Cosa bisognerebbe fare? Avallare lo sfruttamento dei lavoratori extra comunitari e tornare al Ddt per eliminare i parassiti? Certamente no!

Con i fondi europei si potrebbe ridurre il costo del lavoro. E, contestualmente, si potrebbero avviare i controlli sulle derrate alimentari che arrivano in Sicilia dai Paesi esteri. Davvero è impossibile controllare la quantità e la qualità dei residui di pesticidi e di erbicidi contenuti nell’ortofrutta che arriva dai Paesi esteri?

Non è impossibile: ma non si fa. Perché – questa è la ‘musica’ della globalizzazione dell’economia – così facendo si bloccherebbe l’economia…

Sapete perché non vengono controllati i carichi di grano che arrivano in Italia dall’estero con le navi? Perché queste navi che viaggiano in mare per quindici-venti giorni di fila non possono restare ferme in un porto italiano per due o tre giorni, perché il grano che non si è rovinato per quindici-venti giorni di navigazione, guarda che caso, si ‘rovinerebbe’ restando bloccato due o tre giorni per i controlli sanitari!

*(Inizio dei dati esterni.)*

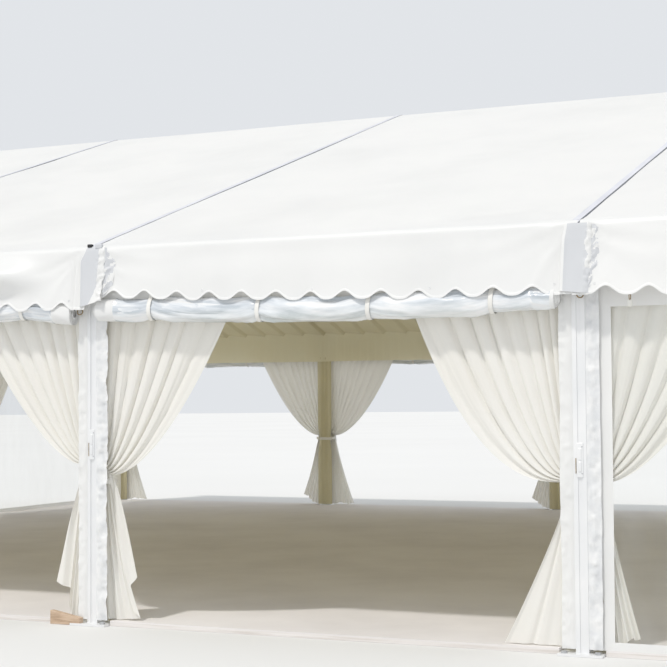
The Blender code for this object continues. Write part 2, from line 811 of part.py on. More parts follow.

Tutti sappiamo che il grano che arriva con le navi è trattato con prodotti chimici (come farebbe e restare venti giorni in una stiva senza trattamenti chimici?), ma facciamo finta di niente.E la nave va, si potrebbe dire…

Ricordiamoci che quando leggiamo su un giornale che in una Regione italiana del Centro Nord Italia o del Sud Italia è stata scoperta un’azienda agricola con lavoratori in nero è stata sì eliminata un’ingiustizia ma, contemporaneamente, sono state create le condizioni per far entrare in Italia prodotti agricoli esteri senza alcun controllo sanitario.

Ultima domanda: cos’ha fatto, fino ad oggi, la politica siciliana per affrontare questo problema? Nulla!

Gli agricoltori siciliani se lo ricordino quando, tra qualche settimana, verranno chiamati a votare per il rinnovo del Parlamento europeo. sappiano che quegli esponenti della vecchia politica siciliana che oggi gli chiedono il voto sono gli stessi che li hanno condannati all’attuale condizione di crisi.